CARICOM Chairman, Prime Minister Dr. Keith Mitchell says while it is still too early to give a financial cost to the damage caused to the British Virgin Islands (BVI) by Hurricane Irma, it could reach a staggering one billion US dollars.

“You are talking every government building destroyed. The schools are gone and all of government headquarters. The ministers’ homes and all; no minster’s home was left not destroyed. Parliament gone . . . really, we are looking at an enormous amount of resources that will be needed,” Mitchell said after leading a delegation that visited the islands battered by the Category 5 storm last week.

Mitchell who is Grenada’s Prime Minister said CARICOM was mobilizing some resources to assist the ravaged islands, and would soon hold a donors’ conference in a bid to secure further help.
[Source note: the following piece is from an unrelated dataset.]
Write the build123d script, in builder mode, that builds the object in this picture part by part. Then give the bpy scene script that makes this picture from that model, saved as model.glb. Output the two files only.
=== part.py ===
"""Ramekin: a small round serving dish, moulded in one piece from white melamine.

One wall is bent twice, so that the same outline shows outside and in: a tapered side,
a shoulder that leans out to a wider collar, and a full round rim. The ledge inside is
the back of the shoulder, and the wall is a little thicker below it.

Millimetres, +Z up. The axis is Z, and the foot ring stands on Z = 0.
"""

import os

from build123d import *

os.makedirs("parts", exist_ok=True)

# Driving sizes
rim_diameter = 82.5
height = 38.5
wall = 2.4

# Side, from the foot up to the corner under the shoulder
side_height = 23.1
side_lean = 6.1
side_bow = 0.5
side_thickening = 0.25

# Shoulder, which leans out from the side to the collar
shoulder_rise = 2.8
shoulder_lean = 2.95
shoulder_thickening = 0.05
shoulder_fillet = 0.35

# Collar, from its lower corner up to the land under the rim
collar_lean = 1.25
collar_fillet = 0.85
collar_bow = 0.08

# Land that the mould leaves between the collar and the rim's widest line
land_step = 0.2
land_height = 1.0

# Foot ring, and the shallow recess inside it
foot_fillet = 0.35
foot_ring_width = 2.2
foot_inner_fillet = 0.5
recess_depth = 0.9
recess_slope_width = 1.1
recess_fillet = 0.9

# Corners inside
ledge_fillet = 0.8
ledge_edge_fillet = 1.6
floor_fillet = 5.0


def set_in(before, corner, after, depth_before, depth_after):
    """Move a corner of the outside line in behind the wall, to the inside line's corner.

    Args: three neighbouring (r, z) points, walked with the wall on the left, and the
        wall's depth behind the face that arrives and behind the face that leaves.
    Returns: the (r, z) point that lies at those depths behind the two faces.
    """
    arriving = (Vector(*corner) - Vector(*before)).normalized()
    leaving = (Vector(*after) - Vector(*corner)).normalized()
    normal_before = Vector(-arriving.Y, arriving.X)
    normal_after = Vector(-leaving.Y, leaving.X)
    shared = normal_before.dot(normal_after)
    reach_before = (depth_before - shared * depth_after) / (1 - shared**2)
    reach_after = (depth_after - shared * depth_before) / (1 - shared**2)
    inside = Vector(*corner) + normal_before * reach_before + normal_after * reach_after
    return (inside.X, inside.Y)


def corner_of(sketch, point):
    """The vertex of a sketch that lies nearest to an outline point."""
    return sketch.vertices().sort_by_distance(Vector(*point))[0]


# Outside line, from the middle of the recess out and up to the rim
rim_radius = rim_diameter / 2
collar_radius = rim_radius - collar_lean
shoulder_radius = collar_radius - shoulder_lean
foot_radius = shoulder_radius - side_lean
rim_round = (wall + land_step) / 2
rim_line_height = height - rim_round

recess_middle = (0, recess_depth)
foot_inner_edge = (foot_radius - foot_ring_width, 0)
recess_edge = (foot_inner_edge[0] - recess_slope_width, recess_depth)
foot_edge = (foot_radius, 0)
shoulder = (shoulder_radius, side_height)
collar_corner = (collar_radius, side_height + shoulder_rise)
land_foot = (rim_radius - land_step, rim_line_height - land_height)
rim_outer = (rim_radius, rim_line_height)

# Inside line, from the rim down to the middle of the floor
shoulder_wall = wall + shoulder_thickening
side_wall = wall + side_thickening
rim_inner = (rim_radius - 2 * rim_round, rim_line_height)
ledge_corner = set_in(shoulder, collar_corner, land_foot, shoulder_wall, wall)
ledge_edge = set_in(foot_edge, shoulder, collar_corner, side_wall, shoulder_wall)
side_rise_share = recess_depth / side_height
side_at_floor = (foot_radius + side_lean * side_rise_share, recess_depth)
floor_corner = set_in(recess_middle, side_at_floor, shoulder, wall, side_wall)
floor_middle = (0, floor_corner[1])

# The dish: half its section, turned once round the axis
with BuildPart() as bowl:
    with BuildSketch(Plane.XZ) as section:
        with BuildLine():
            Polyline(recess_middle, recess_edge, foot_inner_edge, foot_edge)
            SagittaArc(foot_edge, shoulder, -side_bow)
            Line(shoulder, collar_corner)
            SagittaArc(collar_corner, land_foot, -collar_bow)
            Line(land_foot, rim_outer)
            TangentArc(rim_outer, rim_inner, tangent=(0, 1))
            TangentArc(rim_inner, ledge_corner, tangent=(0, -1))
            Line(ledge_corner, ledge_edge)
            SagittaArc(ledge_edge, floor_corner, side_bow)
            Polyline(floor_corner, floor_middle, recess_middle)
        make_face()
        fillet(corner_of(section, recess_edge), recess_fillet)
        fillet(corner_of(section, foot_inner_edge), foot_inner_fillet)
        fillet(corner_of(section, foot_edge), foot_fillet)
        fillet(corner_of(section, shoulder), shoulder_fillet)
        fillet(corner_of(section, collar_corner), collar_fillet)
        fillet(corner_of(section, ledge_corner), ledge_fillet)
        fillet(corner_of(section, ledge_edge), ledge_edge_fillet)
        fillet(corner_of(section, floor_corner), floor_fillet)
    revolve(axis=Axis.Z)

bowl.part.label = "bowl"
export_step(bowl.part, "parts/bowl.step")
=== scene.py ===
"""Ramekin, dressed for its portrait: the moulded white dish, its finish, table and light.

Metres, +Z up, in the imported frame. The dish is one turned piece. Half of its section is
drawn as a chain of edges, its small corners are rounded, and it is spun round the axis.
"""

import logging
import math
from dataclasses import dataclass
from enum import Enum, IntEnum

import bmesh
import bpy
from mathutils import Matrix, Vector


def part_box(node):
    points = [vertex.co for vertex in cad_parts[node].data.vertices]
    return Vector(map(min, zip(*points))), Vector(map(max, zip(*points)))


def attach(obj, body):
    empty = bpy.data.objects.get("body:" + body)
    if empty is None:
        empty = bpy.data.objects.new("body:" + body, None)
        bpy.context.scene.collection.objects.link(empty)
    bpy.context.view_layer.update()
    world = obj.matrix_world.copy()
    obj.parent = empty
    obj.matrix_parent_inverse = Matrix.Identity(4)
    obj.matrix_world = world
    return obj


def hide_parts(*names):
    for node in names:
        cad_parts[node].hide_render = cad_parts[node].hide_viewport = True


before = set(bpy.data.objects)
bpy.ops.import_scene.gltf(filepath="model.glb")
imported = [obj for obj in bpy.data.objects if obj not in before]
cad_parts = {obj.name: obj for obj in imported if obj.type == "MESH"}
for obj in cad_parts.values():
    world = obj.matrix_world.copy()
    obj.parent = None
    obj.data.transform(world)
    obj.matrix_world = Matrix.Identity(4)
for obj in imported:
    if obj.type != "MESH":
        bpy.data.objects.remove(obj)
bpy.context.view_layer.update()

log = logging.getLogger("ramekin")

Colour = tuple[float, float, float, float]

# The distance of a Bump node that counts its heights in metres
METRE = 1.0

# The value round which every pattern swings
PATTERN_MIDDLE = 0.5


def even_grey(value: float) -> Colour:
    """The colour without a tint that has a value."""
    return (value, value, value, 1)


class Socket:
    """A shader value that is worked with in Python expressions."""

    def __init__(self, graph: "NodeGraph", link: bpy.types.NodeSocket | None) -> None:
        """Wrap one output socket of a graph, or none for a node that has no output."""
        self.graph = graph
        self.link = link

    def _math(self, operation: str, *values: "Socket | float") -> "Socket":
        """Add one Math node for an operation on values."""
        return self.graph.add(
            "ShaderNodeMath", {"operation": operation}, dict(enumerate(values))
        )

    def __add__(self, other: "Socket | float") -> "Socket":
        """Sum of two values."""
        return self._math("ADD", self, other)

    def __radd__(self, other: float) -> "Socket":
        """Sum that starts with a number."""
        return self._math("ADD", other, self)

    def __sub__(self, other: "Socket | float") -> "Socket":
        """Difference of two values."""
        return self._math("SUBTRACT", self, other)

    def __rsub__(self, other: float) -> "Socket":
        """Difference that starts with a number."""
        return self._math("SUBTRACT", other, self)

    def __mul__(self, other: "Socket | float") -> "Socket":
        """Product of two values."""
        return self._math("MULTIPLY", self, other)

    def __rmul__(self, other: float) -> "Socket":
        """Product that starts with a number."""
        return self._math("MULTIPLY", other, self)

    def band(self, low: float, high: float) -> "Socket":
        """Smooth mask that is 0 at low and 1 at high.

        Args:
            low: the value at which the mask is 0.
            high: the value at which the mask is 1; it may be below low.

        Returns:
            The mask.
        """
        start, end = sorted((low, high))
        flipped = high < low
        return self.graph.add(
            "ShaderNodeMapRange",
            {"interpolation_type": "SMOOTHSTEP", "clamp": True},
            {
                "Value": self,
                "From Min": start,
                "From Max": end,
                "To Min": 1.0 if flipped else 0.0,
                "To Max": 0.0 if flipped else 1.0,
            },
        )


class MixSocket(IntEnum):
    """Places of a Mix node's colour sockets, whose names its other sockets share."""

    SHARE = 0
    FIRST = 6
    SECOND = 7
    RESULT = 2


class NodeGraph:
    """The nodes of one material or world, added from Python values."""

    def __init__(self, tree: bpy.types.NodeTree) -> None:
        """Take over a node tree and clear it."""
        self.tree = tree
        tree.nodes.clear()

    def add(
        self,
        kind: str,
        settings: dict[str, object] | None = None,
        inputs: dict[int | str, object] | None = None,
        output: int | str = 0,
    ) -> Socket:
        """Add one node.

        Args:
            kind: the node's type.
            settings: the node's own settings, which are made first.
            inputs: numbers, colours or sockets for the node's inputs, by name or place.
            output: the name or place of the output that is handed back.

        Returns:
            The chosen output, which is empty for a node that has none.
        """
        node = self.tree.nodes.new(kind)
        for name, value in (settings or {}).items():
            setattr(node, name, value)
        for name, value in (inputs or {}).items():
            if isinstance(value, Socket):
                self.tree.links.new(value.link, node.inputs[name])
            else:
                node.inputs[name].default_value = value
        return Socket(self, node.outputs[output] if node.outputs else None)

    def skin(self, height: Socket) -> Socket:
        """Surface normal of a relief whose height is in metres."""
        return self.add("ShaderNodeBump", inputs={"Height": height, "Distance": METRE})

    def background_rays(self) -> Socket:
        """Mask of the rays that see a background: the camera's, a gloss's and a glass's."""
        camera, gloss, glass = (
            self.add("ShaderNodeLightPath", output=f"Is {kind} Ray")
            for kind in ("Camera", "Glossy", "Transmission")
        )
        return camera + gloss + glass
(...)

CARICOM Secretary General Irwin La Rocque, who was part of the delegation, described Irma as a “nuclear hurricane”.

Meanwhile, the Caribbean Catastrophe Risk Insurance Facility (CCRIF SPC) said it would be making payments totalling US$29.6 million to six Caribbean governments impacted by Hurricane Irma under their tropical cyclone insurance policies.

It said the Turks and Caicos Islands (TCI) will receive US$13.6 million from CCRIF while the governments of Antigua and Barbuda, Anguilla, St. Kitts & Nevis, Haiti and The Bahamas will benefit as a result of their tropical cyclone (TC) insurance policies that they hold with CCRIF.